Disse que a instituição que dirige tem uma
cooperação saudável com as autoridades angolanas, e tem dado o seu contributo
em várias vertentes para o engrandecimento deste imenso país, tanto muçulmanos
angolanos, como estrangeiros, estes últimos que aportaram em Angola em busca de
melhores oportunidades de vida.
“Temos muçulmanos nacionais e estrangeiros,
estes últimos maioritariamente de países africanos, outros asiáticos, exercendo
várias actividades legais, sobretudo na área de comércio e hotelaria,
construção civil e outros, cuja acção tem contribuído para o engrandecimento da
economia”, disse, afirmando desconhecer se no seio da comunidade existam “
personas non gratas”.
“Se no meio destes fiéis, há pessoas que
vivem ilegais, atropelando a lei dos Serviço de Migração e Estrangeiro (SME),
violam a Constituição da República de Angola, praticando actos indecorosos ou
outros que coloquem em risco a segurança e estabilidade do país, o Estado está
aí para autuar, e pode contar com a nossa colaboração, como sempre estivemos de
mãos abertas”, disse David Já.
O Islão não é seita
Disse ainda que a instituição que dirige em
Angola, cujas estatísticas recentes apontam para um universo de mais de 800 mil
fiéis, sendo 23% angolanos que aderiram ao Islão por convicção e outros ainda
por laços matrimoniais, não faz parte das seitas que foram proibidas de exercer
actividade religiosa no país pelo Ministério da Justiça, conforme lista
publicada recentemente no Jornal de Angola.
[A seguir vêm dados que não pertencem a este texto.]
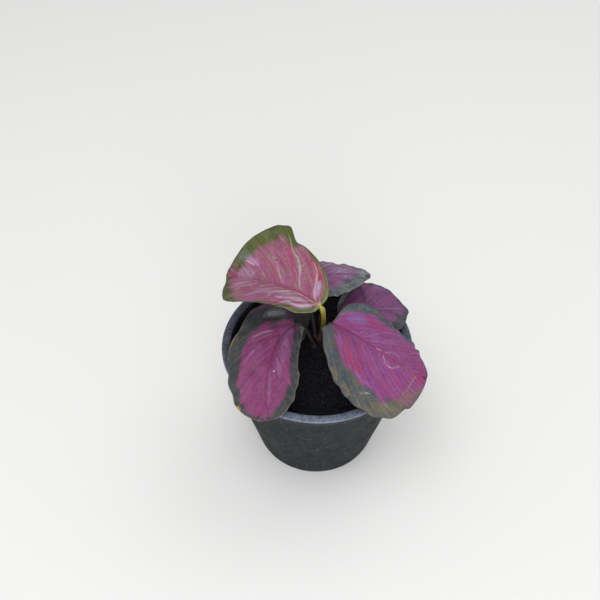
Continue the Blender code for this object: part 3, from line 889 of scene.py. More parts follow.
@dataclass(frozen=True)
class Leaf:
    """One leaf: a blade on a petiole that rises from the crown.

    A triple of angles holds degrees at the base, middle and tip. Heading is measured from +X
    towards +Y, pitch upwards, and roll lifts the left side. Folds lift each half of the blade from
    its midrib, and curls add to them towards the margin. Margins say how far each side stands out
    from a plain oval at four shares of the length. A nick is (side, share, spread, depth), and a
    roll is (side, share, spread, turn, start). Bands give the width of the margin's colour at even
    steps from base to tip.
    """

    name: str
    skin: LeafSkin
    slot: str
    stalk: StalkFinish
    stalk_slot: str
    base: Triple
    length: float
    widths: Pair
    heading: Triple
    pitch: Triple
    roll: Triple
    left_fold: Triple
    right_fold: Triple
    left_curl: Triple
    right_curl: Triple
    egg: float
    square: float
    lobes: Pair
    sweep: float
    left_margin: tuple[float, ...]
    right_margin: tuple[float, ...]
    crown_angle: float
    crown_level: float
    petiole_radius: float
    rise: Triple
    reach: float
    left_band: tuple[float, ...]
    right_band: tuple[float, ...]
    marks: tuple[Streak, ...] = ()
    nicks: tuple[tuple[float, ...], ...] = ()
    rolls: tuple[tuple[float, ...], ...] = ()
    wave: float = 0.0
    waves: float = 3.0
    phases: Pair = (0.0, 0.4)
    point: float = 2.0
    crown_offset: float = 3.8
    vein_slope: Pair = (1.2, 2.0)
    vein_bend: float = 0.01
    ragged: float = 0.16
    crinkle: float = 0.2
    stations: int = 170
    columns: int = 73
    seed: int = 1

    MARGIN_SHARES = (0.2, 0.4, 0.6, 0.8)
    MARGIN_SPREAD = 0.12
    RAGGED_WAVES = 5
    RAGGED_LENGTHS = (6, 14)
    LOBE_SHARE = 0.07
    POINT_POWER = 150  # High, so that only the last rows before the tip are drawn out.

    MIDRIB_STEPS = 60
    SECTION_STEPS = 16
    OUTLINE_STEPS = 260
    ROW_POWER = 0.95  # Below one, it sets the points closer together towards the margin.

    THICKNESS = 0.36
    RIM_THICKNESS = 0.10
    RIDGE = 0.75
    CHANNEL = 0.30
    RIB_WIDTH = 0.75
    VEIN_RELIEF = 0.16
    DIMPLE = 0.28
    DIMPLE_WAVES = 9
    DIMPLE_LENGTHS = (7, 16)

    STALK_SPREAD = 6.0
    STALK_FADE = (0.06, 0.22)
    STALK_THINNING = 0.85
    BAND_BLEND = 2.5
    HALF_BLEND = 0.8
    HALVES_APART = 5  # How far each half's noise lies from the midrib's, so they don't mirror.
    MAP_MIDDLE = 40  # Where the midrib lies across the flat UV map, in millimetres.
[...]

“Não somos uma seita como aquelas que foram
ilegalizadas, sem qualquer desprimor por elas. Nós somos uma religião
monoteísta como a cristã e a judaica que acreditam na unicidade de um só Deus
e, repito, não somos uma seita à procura de uma afirmação, mas uma religião que
existe desde a humanidade”, declarou, reforçando que a “Comunidade Islâmica
está indignada com o encerramento dos seus locais de culto”.
Explicou que as principais religiões
tradicionais (cristã, judaica e islâmica) estão “condenadas” a coabitarem
juntas, cada uma respeitando a outra, sem, entretanto, intrometer-se, mas
convivendo numa sã harmonia. “Isto foi sempre assim, desde os tempos mais
antigos e não vejo a razão de encerrar as mesquitas que coabitam pacificamente
com outras religiões, como é a cristã em Angola”, frisou.
E ainda, “a religião que dirijo, não tendo
sido notificada por quem de direito para encerrar as suas portas e com
justificações plausíveis, julgo que está no direito de exercer as suas
actividades ”.
Decisão Política
David Já enquadrou o encerramento de
mesquitas como sendo uma decisão política oculta e não jurídica, acrescentando
que a tendência de quem está a mandar encerrar as mesquitas é a de silenciar o
Islão no país e proibir os seus fiéis de fazerem as adorações como sempre o
fizeram em qualquer parte do Mundo, inclusive em países maioritariamente
cristãos.
“O nosso país tem uma Constituição que
garante a liberdade de culto e de religião, havendo isto no nosso ordenamento
jurídico, não vejo motivos pelos quais está-se a encerrar ilegalmente as
mesquitas”. Apelou, de seguida, a quem de direito para dar uma explicação sobre
a tendência de se encerrar esta religião secular que, segundo afirma, tem mais
de dois bilhões de fiéis no Mundo.
Suporte do Islão
O Islão como religião é constituído por cinco
principais pilares: profissão da fé, cinco orações ao dia, (que devem ser
feitas às cinco, treze, quinze e trinta, dezoito e dez e às dezanove horas de
todos os dias ininterruptos. Em caso de falha de alguma, deve ser recuperada.
Jejum, esmolas aos mais necessitados e a peregrinação, são outros pilares que
enformam ainda a crença islâmica.
O imamu referiu que a peregrinação à Meca, em
obediência ao quinto e último pilar consagrado no Alcorão, em consonância com o
calendário islâmico, é um dos momentos mais altos da exaltação da fé de um
crente muçulmano.
“É um dia muito importante para os muçulmanos
que se deslocam a este lugar santo”, destacou.
A romaria à Meca, onde os fiéis vestidos
geralmente de túnicas brancas consideram que terá sido lá onde o profeta Maomé
fez o seu último discurso há mais de catorze séculos, deve ser feita pelo menos
uma vez na vida de um muçulmano, desde que haja possibilidades para se deslocar
ao também conhecido Monte Piedade. Os que não têm este privilégio, segundo
David Já devem contentar-se com a feitura de orações e a imolação de um animal,
cabrito, preferencialmente.
Imolação de um animal
É uma tradição secular, lembrando o momento
em que Abraão esteve disposto a sacrificar o seu próprio filho Isaac, em
cumprimento de uma ordem divina. Depois de imolado o animal, a carne é
distribuída aos vizinhos, amigos e também aos demais necessitados para todos
festejarem este dia que tem um significado ímpar para os muçulmanos, que no
cristianismo tem a dimensão de Natal, festa do nascimento de Jesus Cristo.